When using mysqldump with default encoding (supposedly utf-8), these tables end-up as double utf-8 (4 characters instead of 2 to encode a standard latin-1 character).

How to repeat:
1. Declare a table with VARCHAR data and parameters "ENGINE=InnoDB DEFAULT CHARSET=utf8". 
2. Insert utf8 data.
3. Call mysqldump with default options. Using pipes '>' or result-file '-r' makes no difference.

Importing the resulted dump now corrupt all non-ASCII characters.

Suggested fix:
Add a check so that mysqldump does not reencode tables that are already in the mysqldump default-character-set

Temporary work-around: If all your tables are in utf-8 you can get a valid dump by using -default-character-set=latin1. This will strangely enough preserve the utf8 encoding.
[8 Jun 2007 11:03] Sveta Smirnova
Thank you for the report.

Please indicate accurate version of MySQL you use.
[8 Jun 2007 11:24] Allan Jensen
$ mysql --version
mysql  Ver 14.12 Distrib 5.0.24a, for pc-linux-gnu (i486) using readline 5.2
[8 Jun 2007 11:37] Sveta Smirnova
Thank you for the feedback.

But version 5.0.24a is quite old. Additionally I can not repeat described beaviour with current 5.0.41 version.

Please upgrade to current version, try with it and if you can repeat error reopen the report and provide output of SHOW CREATE TABLE problem_table
[8 Jun 2007 12:26] Allan Jensen
The server version is actually 5.0.37. I've upgrade the client tools to 5.0.41 and the bug is still reproducable.

This is one of the many tables, that are dumped incorrectly:

mysql> SHOW CREATE TABLE `cms_data`;
+----------+-----------------------------------------------------------------------------------------------------------------------------------------------------------------------------------------------------------------------------------------+
| Table    | Create Table                                                                                                                                                                                                                            |
+----------+-----------------------------------------------------------------------------------------------------------------------------------------------------------------------------------------------------------------------------------------+
| cms_data | CREATE TABLE `cms_data` (
  `id` int(10) unsigned NOT NULL auto_increment,
  `data` mediumtext NOT NULL,
  PRIMARY KEY  (`id`)
) ENGINE=InnoDB DEFAULT CHARSET=utf8 COMMENT='Holds all texts that are translateable in the cms_system.' |
[9 Jun 2007 17:50] Sveta Smirnova
Thank you for the feedback.

I still can not repeat error with your table structure with following test:

set names utf8;

CREATE TABLE `t1` (
  `id` int(10) unsigned NOT NULL auto_increment,
  `data` mediumtext NOT NULL,
  PRIMARY KEY  (`id`)
) ENGINE=InnoDB DEFAULT CHARSET=utf8 COMMENT='Holds all texts that are translateable in
the cms_system.';
INSERT INTO t1 (data) VALUES ("Русский текст"),
("ещё");

--exec $MYSQL_DUMP test t1

Please provide one-two rows which can not be outputed by mysqldump correctly and indicate all options you pass to mysqldump
[11 Jun 2007 8:41] Allan Jensen
Okay it seems related to the weird 'set names' command.
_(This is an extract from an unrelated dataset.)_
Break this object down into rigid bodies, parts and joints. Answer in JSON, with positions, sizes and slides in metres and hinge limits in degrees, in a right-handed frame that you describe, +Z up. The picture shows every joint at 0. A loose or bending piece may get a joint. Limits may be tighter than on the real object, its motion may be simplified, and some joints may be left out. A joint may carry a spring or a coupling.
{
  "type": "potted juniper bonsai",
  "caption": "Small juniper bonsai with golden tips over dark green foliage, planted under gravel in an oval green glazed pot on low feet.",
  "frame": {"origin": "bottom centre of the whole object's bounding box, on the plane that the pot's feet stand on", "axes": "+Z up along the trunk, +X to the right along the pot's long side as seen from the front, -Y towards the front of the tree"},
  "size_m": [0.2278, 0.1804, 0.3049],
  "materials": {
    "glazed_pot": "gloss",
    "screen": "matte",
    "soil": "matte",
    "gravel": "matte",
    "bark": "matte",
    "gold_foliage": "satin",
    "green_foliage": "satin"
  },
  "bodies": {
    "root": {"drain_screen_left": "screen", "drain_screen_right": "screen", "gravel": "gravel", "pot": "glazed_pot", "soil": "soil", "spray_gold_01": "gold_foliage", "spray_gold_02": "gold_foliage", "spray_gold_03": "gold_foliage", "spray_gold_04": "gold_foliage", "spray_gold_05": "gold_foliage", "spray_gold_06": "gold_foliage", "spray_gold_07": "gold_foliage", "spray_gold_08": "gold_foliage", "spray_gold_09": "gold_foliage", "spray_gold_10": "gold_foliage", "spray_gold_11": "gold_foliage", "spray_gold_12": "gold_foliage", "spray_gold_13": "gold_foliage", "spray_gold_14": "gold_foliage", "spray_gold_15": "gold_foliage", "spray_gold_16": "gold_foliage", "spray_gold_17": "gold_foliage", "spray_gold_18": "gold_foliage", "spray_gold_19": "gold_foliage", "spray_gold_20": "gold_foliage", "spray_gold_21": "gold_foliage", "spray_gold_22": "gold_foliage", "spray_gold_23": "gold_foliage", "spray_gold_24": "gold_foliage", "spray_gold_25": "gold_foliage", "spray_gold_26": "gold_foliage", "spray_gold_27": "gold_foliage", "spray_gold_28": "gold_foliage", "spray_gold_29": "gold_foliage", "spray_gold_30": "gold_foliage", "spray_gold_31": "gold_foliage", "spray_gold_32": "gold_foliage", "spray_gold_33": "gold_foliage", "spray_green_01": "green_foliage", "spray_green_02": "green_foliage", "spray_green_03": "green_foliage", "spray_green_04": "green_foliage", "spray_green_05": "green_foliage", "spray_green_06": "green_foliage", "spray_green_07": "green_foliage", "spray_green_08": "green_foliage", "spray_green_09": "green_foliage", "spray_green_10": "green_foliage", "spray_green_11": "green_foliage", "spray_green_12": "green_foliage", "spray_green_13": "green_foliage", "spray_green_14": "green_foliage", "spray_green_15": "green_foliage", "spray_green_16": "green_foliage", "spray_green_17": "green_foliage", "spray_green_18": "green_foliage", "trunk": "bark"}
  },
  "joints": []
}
I've been using a utf-8 capable console, and inserting in utf-8 tables, assuming that the connection was standard 8bit. 

It appears MySQL has an additional and needless middle conversion, which assumed I didn't have a utf-8 capable source, and was therefore extra-encoded everything.

Using "Set names 'utf8'" everywhere fixes the bug.
[7 Jul 2011 9:47] George Sun
I use the mysqldump to make a backup of my database.
My database was destroyed by a accident and now I want to restore it.
But the SQL file is double encoded by the bug. Is there any solution for my data to go back?
Thanks.
[6 Feb 2012 21:43] Kevin Franden
Problem:
As of today (Feb 6, 2012) mysqldump 5.1.36 still exhibits the faulty behavior (unable to successfully dump a MySQL database in UTF-8)

Workaround:
The original workaround (mysqldump --default-character-set=latin1) still works (ie: adding the flag successfully dumps database using UTF-8 symbols)
[8 Feb 2012 1:51] Kevin Franden
CORRECTION:
My above stmt is flat wrong.

I was able to successfully export then import a UTF8 database by doing the following:

EXPORTING:
Ensure all necessary tables are UTF8-ready:
    ALTER TABLE bar DEFAULT CHARACTER SET utf8;

Ensure database default charset it UTF8:
    ALTER DATABASE foo DEFAULT CHARACTER SET utf8;

Export the data in the database:
    mysqldump -uUSER -pPASSWD --default-character-set=utf8 --ignore-table=foo.bletch --databases foo -r OUTPUT_FILE

* It's important to specify the character (--default-character-set=utf8)
* It's important to capture the output directly into a file (-r OUTPUT_FILE)
* It was important for me to specify the "--databases" flag so my dumpfile would contain a "USE <dbname>;" statement

On a *NIX platform, you ought to be able to see the correct fonts on at least some of the data you just exported to a flat-file.  If you don't see fonts you recognize, your dump might not be restoreable.

RESTORATION:
Super-easy:
    mysql -uUSER -pPASSWD < OUTPUT_FILE

Note that I did not specify the database name on the restore.  Since I used "--databases", mysqldump automagically put the "USE foo;" statement in the dump itself for me.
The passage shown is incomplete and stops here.